The bug has been fixed and new code has been updated to feature/82

mmercierTh commented 5 years ago

Great it is now working fine now . Thanks for your responsiveness on this issue it is greatly appreciated. Quick question related to the implementation. How exactly do you calculate the embedding of the unseen entity. Thanks

chanlevan commented 5 years ago

We collect all the neighbour entities of that unseen entity, get their corresponding trained vectors, average, take the max or sum those. You can find the details of the implementation in line 997 of file ampligraph/latent_features/models.py, function def _approximate_embeddings. Hope this helps.

plgregoire commented 5 years ago

Hi,

That is what we figure out when we looked at the code. We wanted to be sure that we could use this code to get the approximate embedding of the unknown entity

neighbour_vectors = model.get_embeddings(["c", "d"])
approximate_embedding_of_z = numpy.np.mean(neighbour_vectors)

So the embedding of z is calculated from the average of its neighbors c and d.
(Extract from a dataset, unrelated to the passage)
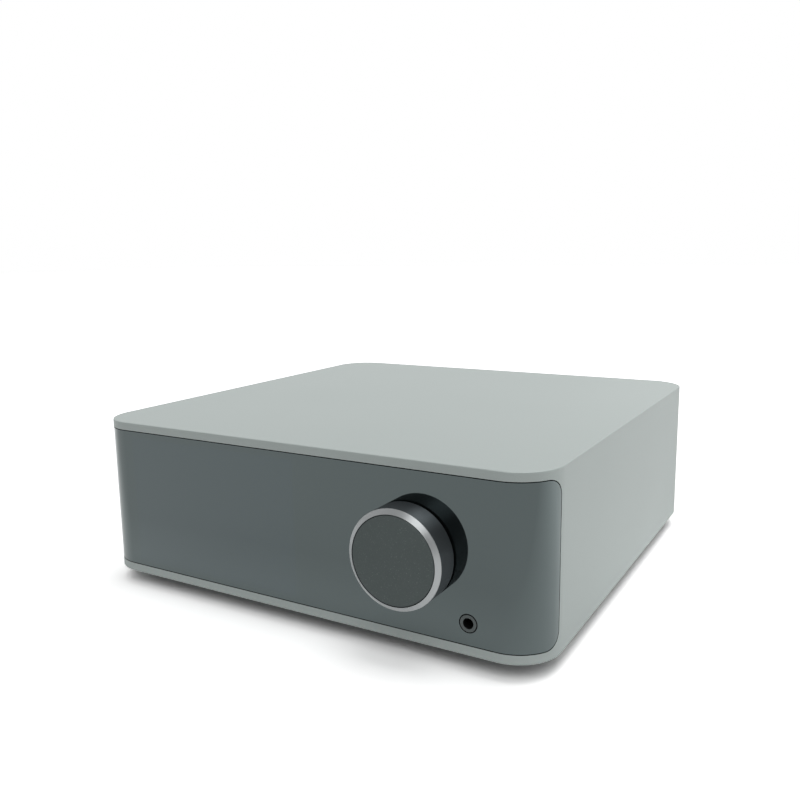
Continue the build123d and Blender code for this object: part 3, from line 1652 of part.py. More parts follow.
# Processor, converter chips, terminal block and cable connectors
with BuildPart() as board_components:
    for x, y, size, height in (
        (heatsink_x, heatsink_y, processor_size, processor_height),
        (converter_x, converter_y, chip_size, chip_height),
        (converter_x + 2 * chip_size, converter_y, small_chip_size, chip_height),
        (converter_x - 2 * chip_size, converter_y, small_chip_size, chip_height),
    ):
        box_between(
            (x - size / 2, x + size / 2), (y - size / 2, y + size / 2), (board_top, board_top + height)
        )
    box_between(
        (inlet_x - lead_terminal_width / 2, inlet_x + lead_terminal_width / 2),
        (lead_board_y - lead_terminal_depth / 2, lead_board_y + lead_terminal_depth / 2),
        (board_top, terminal_top),
    )
    box_between(
        (cable_x - connector_width / 2, cable_x + connector_width / 2),
        (cable_back, cable_back + connector_depth),
        (board_top, board_top + connector_height),
    )
    box_between(
        (cable_x - connector_width / 2, cable_x + connector_width / 2),
        (front_board_back, cable_front),
        (cable_high_z - connector_depth / 2, cable_high_z + connector_depth / 2),
    )
board_components.part.label = "board_components"
export_step(board_components.part, "parts/board_components.step")
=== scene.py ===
"""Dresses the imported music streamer: covers, glass, knob, sockets, finishes and a studio."""

import json
import math

import bpy
from bpy.props import FloatProperty, FloatVectorProperty, IntProperty, PointerProperty
from mathutils import Matrix, Vector


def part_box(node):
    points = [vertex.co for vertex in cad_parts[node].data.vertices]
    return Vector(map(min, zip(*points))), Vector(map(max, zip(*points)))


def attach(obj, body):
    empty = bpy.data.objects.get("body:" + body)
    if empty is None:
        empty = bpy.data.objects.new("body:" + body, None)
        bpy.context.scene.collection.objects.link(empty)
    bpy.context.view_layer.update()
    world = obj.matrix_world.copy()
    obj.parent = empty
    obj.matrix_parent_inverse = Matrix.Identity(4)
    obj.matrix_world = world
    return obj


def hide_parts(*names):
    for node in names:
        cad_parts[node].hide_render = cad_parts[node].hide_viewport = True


bl_info = {
    "name": "Music streamer looks",
    "version": (1, 0, 0),
    "blender": (4, 5, 0),
    "location": "View3D > Sidebar > Streamer",
    "description": "Models and finishes the visible pieces of a network music streamer",
    "category": "Object",
}

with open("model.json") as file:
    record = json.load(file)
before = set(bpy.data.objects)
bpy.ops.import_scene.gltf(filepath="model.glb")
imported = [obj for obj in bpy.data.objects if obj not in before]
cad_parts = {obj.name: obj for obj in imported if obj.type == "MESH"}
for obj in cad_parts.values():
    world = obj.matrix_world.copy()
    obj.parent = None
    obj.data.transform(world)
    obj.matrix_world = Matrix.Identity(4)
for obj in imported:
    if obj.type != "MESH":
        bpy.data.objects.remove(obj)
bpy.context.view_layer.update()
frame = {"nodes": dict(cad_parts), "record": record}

MM = 0.001
# How far a cutter reaches past the piece that it cuts
OVERRUN = 1 * MM
# Points closer together than this become one
MERGE_DISTANCE = 0.001 * MM
# Edges that turn by more than this stay sharp
SHARP_ANGLE = math.radians(35)
# Facets round each corner of the front opening and of the glass in it
OPENING_STEPS = 16


# Sizes and colours that a user would change

class CaseSettings(bpy.types.PropertyGroup):
    """Sizes of the case, of the glass in its front and of its feet."""

    corner_radius: FloatProperty(
        name="Corner radius", description="Radius of the case's upright corners",
        default=17 * MM, unit="LENGTH",
    )
    wall: FloatProperty(
        name="Wall", description="Thickness of the case's walls",
        default=2.5 * MM, unit="LENGTH",
    )
    top_thickness: FloatProperty(
        name="Top thickness", description="Thickness of the case's top",
        default=3.3 * MM, unit="LENGTH",
    )
    lip_height: FloatProperty(
        name="Lower lip", description="Height of the lip under the glass",
        default=3.4 * MM, unit="LENGTH",
    )
    wrap: FloatProperty(
        name="Wrap", description="How far the opening runs back along the sides",
        default=14.6 * MM, unit="LENGTH",
    )
    opening_radius: FloatProperty(
        name="Opening radius", description="Corner radius of the opening in side view",
        default=6.4 * MM, unit="LENGTH",
    )
    glass_gap: FloatProperty(
        name="Glass gap", description="Gap all round the glass",
        default=0.34 * MM, unit="LENGTH",
    )
    glass_thickness: FloatProperty(
        name="Glass thickness", description="Thickness of the glass",
        default=1.5 * MM, unit="LENGTH",
    )
    knob_hole: FloatProperty(
        name="Knob hole", description="Radius of the glass's hole behind the knob",
        default=7.3 * MM, unit="LENGTH",
    )
    collar_gap: FloatProperty(
        name="Collar gap", description="Gap between the glass and the headphone collar",
        default=0.3 * MM, unit="LENGTH",
    )
    edge: FloatProperty(
        name="Edge", description="Width of the broken edge round the top",
        default=0.45 * MM, unit="LENGTH",
    )
    fine_edge: FloatProperty(
        name="Fine edge", description="Width of the broken edges beside the glass",
        default=0.07 * MM, unit="LENGTH",
    )
    corner_steps: IntProperty(
        name="Corner steps", description="Facets round each upright corner", default=40,
    )
    foot_radius: FloatProperty(
        name="Foot radius", description="Radius of each rubber foot",
        default=11 * MM, unit="LENGTH",
    )
    foot_edge: FloatProperty(
        name="Foot edge", description="Radius of the round edge under each foot",
        default=0.8 * MM, unit="LENGTH",
    )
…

I find this way of approximating z a little bit odd since it is an average of all its connected entities(neighbors) instead of being a average of all entities that have the same neighbors than z.

Is there something I'm not understanding ? Could you enlighten me on that ?

chanlevan commented 5 years ago

We were targeting implement the model in the paper Knowledge Transfer for Out-of-Knowledge-Base Entities: A graph Neural Network Approach. But at the moment the implementation is not done yet, so we just support the baseline. In the page number 6 of this paper, it describes the baseline of how to approximate the unseen entity, and we used this approach.

image

plgregoire commented 5 years ago

Thank you for the explanation and your responsiveness We will continue to follow the development of this feature

captify-dieter commented 4 years ago

Seems to break when filter_unseen_entities is set to True as no approximate_unseen is given and the var unseen is used before declaration in the line:

self._add_app_embs(unseen, app_embs)(self._load_model_from_trained_params)()

sumitpai commented 4 years ago

Thanks for try out this feature. This issue is under development, so it may be unstable. As described here only the baselines have been implemented but the Hamaguchi model is not yet implemented.

We are targeting this feature for 1.2 release.

captify-dieter commented 4 years ago

I meant even without using a method, it seems to break because of conflicts with code structure further down. Before using any method, I wanted to get a baseline when removing unseen entities, using the same feature branch (i.e. make sure all entities are seen, and do not pass anything as approximate_unseen). Will submit a PR if I re-structure it and fix this.

lukostaz commented 4 years ago

This will be addressed in long-term release 2.1.